In this weekly group, they've made mention of a rule by which they all generally like to abide.

My kink is ok, and your kink is ok.

Seems pretty obvious at first glance, I like to think one part of this little lifestyle in which we all like to live, is that we're pretty tolerant of one another. Though of course there are plenty of exceptions to the rule. But the more I've thought about it the more I realize that I haven't really been living like that.

I'm more of a your kink is ok, my kink is not good enough type of person. Though that's something I've been working on. Accepting myself and the things I like, of course that's what this whole process of self-discovery and awareness is all about.

I'm on the path toward really believing that my kink is ok, the things I want and dream about they're ok and they don't make me some weird little girl for desiring them. I may be weird in other ways, but at least when it comes to my kinks I'm ok.

Tuesday, September 2, 2008

Another step forward

So I've gone to another get together with the folks I met last week.

And as you can see I've survived once again, I'm beginning to think I may survive every time I go. Guess I'll just have to keep going to find out for sure.

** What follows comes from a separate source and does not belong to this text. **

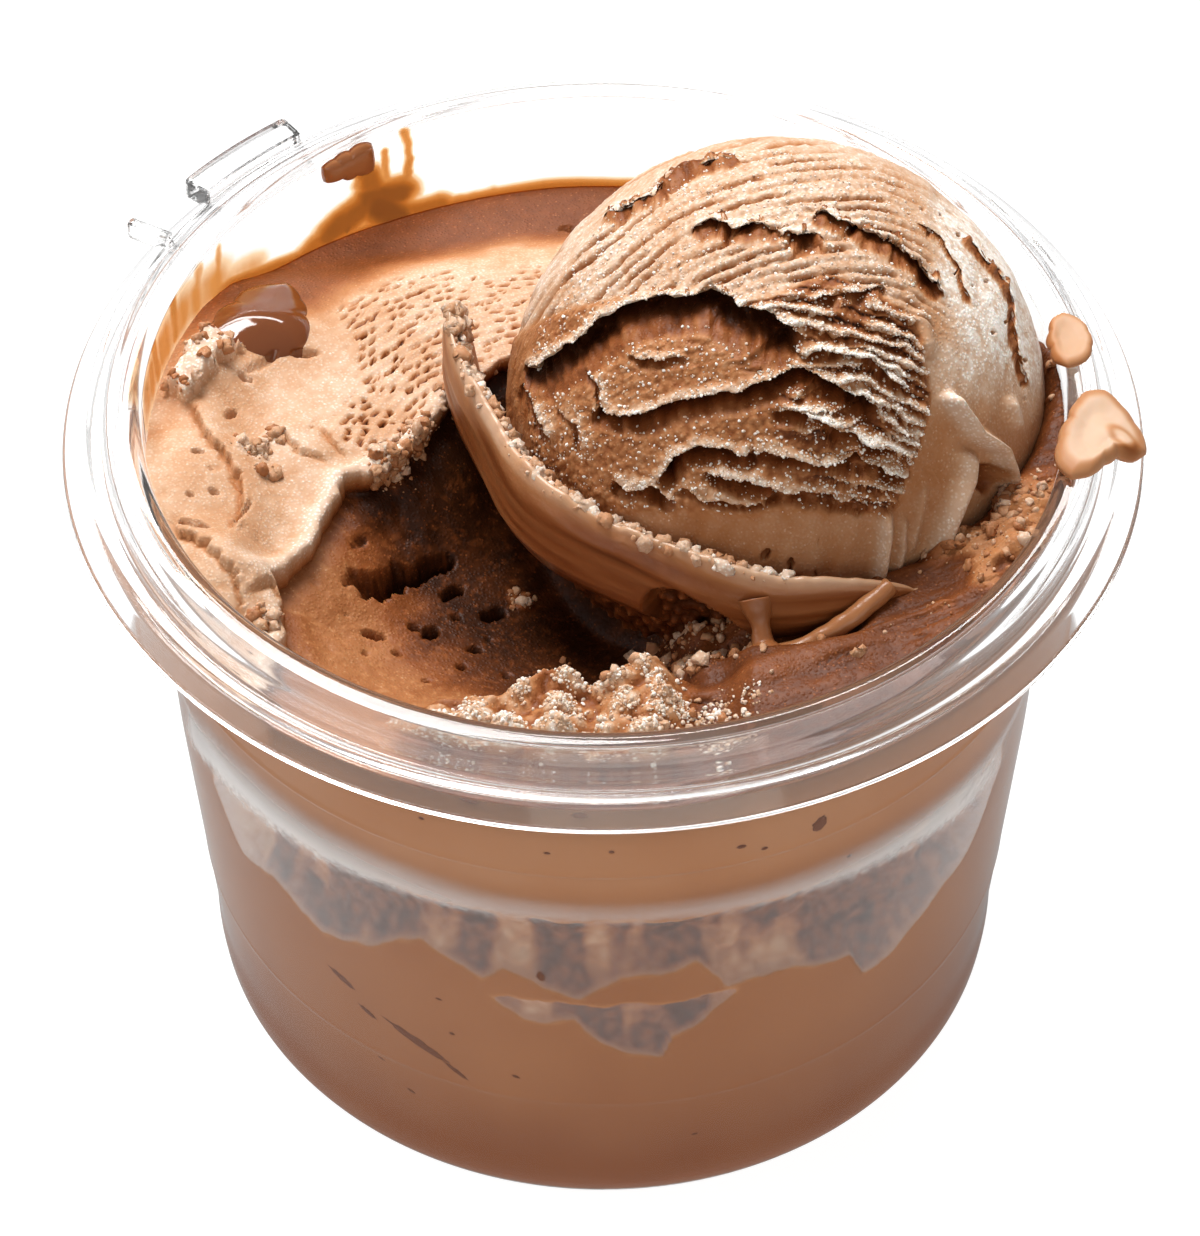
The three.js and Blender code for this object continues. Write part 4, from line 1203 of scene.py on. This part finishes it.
def strand(name, middle_line, widths, frost):
    """A drawn-out thread of ice cream: a round tube along a line, its width given at each point."""
    line = np.array(middle_line, dtype=float)
    steps = np.linspace(0, len(line) - 1, 14 * (len(line) - 1) + 1)
    corner = np.arange(len(line))
    run = np.stack([np.interp(steps, corner, line[:, k]) for k in range(3)], axis=1)
    wide = np.interp(steps, corner, widths)
    for _ in range(10):
        run[1:-1] = (run[:-2] + 2 * run[1:-1] + run[2:]) / 4
        wide[1:-1] = (wide[:-2] + 2 * wide[1:-1] + wide[2:]) / 4
    turn = 2 * np.pi * np.arange(STRAND_SIDES) / STRAND_SIDES
    ahead = np.gradient(run, axis=0)
    ahead /= np.linalg.norm(ahead, axis=1)[:, None]
    across = np.cross(ahead, FACE_OUT)
    across /= np.linalg.norm(across, axis=1)[:, None]
    lift = np.cross(across, ahead)
    ring = across[:, None, :] * np.cos(turn)[None, :, None]
    ring = ring + lift[:, None, :] * np.sin(turn)[None, :, None]
    points = (run[:, None, :] + ring * wide[:, None, None]).reshape(-1, 3)
    rough = 0.12 * cloud(points, 1.5, 211, 2)
    points += ring.reshape(-1, 3) * rough[:, None]
    faces = ring_faces(len(run), STRAND_SIDES)
    faces.append(tuple(range(STRAND_SIDES))[::-1])
    faces.append(tuple(range((len(run) - 1) * STRAND_SIDES, len(run) * STRAND_SIDES)))
    piece = make_piece(name, points, faces)
    set_share(piece, "frost", (), frost)
    finish_piece(piece, SMOOTH_CREAM, "ice_cream", "ice_cream_scoop")


SMOOTH_CREAM = ice_cream_material("smooth_ice_cream", 0.00002, 0.30, 0.15, crystals=False)
STRANDS = {
    "strand_post": (
        [(16.0, -27.2, 80.2), (16.5, -29.2, 78.2), (16.8, -30.6, 76.8), (17.4, -32.6, 76.0)],
        (2.0, 0.95, 1.2, 2.6),
        0.32,
    ),
    "strand_leg": (
        [
            (30.2, -26.0, 80.9),
            (27.2, -28.4, 79.6),
            (24.2, -29.9, 78.0),
            (21.0, -31.0, 76.6),
            (17.8, -31.6, 75.8),
        ],
        (1.0, 1.1, 1.1, 1.0, 1.3),
        0.42,
    ),
}
lip_skin = scoop_lip()
finish_piece(lip_skin, SMOOTH_CREAM, "ice_cream", "ice_cream_scoop")
for strand_name, strand_shape in STRANDS.items():
    strand(strand_name, *strand_shape)

# ---------------------------------------------------------------- crumbs and ice grains
# Frozen crumbs that broke off under the scoop: thick on the heap at the front, along the torn
# ledge and between the ball and its lip; far finer ice grains dust the ribs of the ball.
def crumb_tree():
    tree = bpy.data.node_groups.new("crumbs_on_surface", "GeometryNodeTree")
    kinds = {"Geometry": "Geometry", "Surface": "Object", "Where": "String"}
    kinds.update(dict.fromkeys(("Density", "Smallest", "Largest", "Few Large", "Palest"), "Float"))
    kinds.update({"Detail": "Int", "Seed": "Int", "Material": "Material"})
    for name, kind in kinds.items():
        tree.interface.new_socket(name=name, in_out="INPUT", socket_type="NodeSocket" + kind)
    tree.interface.new_socket(name="Geometry", in_out="OUTPUT", socket_type="NodeSocketGeometry")
    start = wire(tree, "NodeGroupInput").outputs

    def random_value(kind, low, high, shift):
        node = wire(tree, "FunctionNodeRandomValue", data_type=kind)
        for name, value in (("Min", low), ("Max", high)):
            shown = [socket for socket in node.inputs if socket.name == name and socket.enabled]
            shown[0].default_value = value
        feed(tree, node, {"Seed": maths(tree, "ADD", start["Seed"], float(shift))})
        return next(socket for socket in node.outputs if socket.enabled)

    def scaled(vector, factor):
        inputs = {0: vector, "Scale": factor}
        return wire(tree, "ShaderNodeVectorMath", inputs, operation="SCALE").outputs["Vector"]

    def named_value(name):
        kind = "GeometryNodeInputNamedAttribute"
        return wire(tree, kind, {"Name": name}, data_type="FLOAT").outputs["Attribute"]

    def stored(geometry, name, value):
        inputs = {"Geometry": geometry, "Name": name, "Value": value}
        settings = {"data_type": "FLOAT", "domain": "INSTANCE"}
        return wire(tree, "GeometryNodeStoreNamedAttribute", inputs, **settings).outputs["Geometry"]

    surface = wire(tree, "GeometryNodeObjectInfo", {"Object": start["Surface"]}).outputs["Geometry"]
    density = maths(tree, "MULTIPLY", named_value(start["Where"]), start["Density"])
    inputs = {"Mesh": surface, "Density": density, "Seed": start["Seed"]}
    spread = wire(tree, "GeometryNodeDistributePointsOnFaces", inputs).outputs["Points"]
    chance = maths(tree, "POWER", random_value("FLOAT", 0.0, 1.0, 1), start["Few Large"])
    span = maths(tree, "SUBTRACT", start["Largest"], start["Smallest"])
    size = maths(tree, "ADD", maths(tree, "MULTIPLY", chance, span), start["Smallest"])
    stretch = random_value("FLOAT_VECTOR", (0.75, 0.75, 0.75), (1.25, 1.25, 1.25), 2)
    turn = random_value("FLOAT_VECTOR", (0.0, 0.0, 0.0), (6.28, 6.28, 6.28), 3)
    inputs = {"Radius": 0.5, "Subdivisions": start["Detail"]}
    ball = wire(tree, "GeometryNodeMeshIcoSphere", inputs).outputs["Mesh"]
    inputs = {
        "Points": spread,
        "Instance": ball,
        "Rotation": wire(tree, "FunctionNodeEulerToRotation", {"Euler": turn}).outputs["Rotation"],
        "Scale": scaled(stretch, size),
    }
    crumbs = wire(tree, "GeometryNodeInstanceOnPoints", inputs).outputs["Instances"]
    tone = maths(tree, "ADD", random_value("FLOAT", -0.38, 0.0, 4), start["Palest"])
    crumbs = stored(stored(crumbs, "frost", tone), "reach", size)
    real = wire(tree, "GeometryNodeRealizeInstances", {"Geometry": crumbs}).outputs["Geometry"]
    lumpy = wire(tree, "ShaderNodeTexNoise", {"Scale": 1400.0, "Detail": 1.0}).outputs["Color"]
    inputs = {0: lumpy, 1: (0.5, 0.5, 0.5)}
    centred = wire(tree, "ShaderNodeVectorMath", inputs, operation="SUBTRACT").outputs["Vector"]
    shift = scaled(centred, maths(tree, "MULTIPLY", named_value("reach"), 1.1))
    inputs = {"Geometry": real, "Offset": shift}
    moved = wire(tree, "GeometryNodeSetPosition", inputs).outputs["Geometry"]
    inputs = {"Geometry": moved, "Material": start["Material"]}
    coat = wire(tree, "GeometryNodeSetMaterial", inputs).outputs["Geometry"]
    wire(tree, "NodeGroupOutput", {"Geometry": coat})
    return tree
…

It's been fun going to these little get-togethers. I like spending time with real people, and yes it's still taking me time to get used to the idea of talking about kink out loud, I have a feeling spending time with people who do can only help with that.

It's nice to laugh, and to just spend time with people who are genuinely funny and fun to be with. And yes I don't do a lot of talking, mostly just laughing and nodding my head - which I'm sure is giving them all a wonderful opinion of me - it is still a step for me.


And there will be a job interview later this week, I think these changes are going to be helping out a lot in this big reconstruction of myself I've been working on recently. And who knows, maybe soon there will be some new ground to step out on to.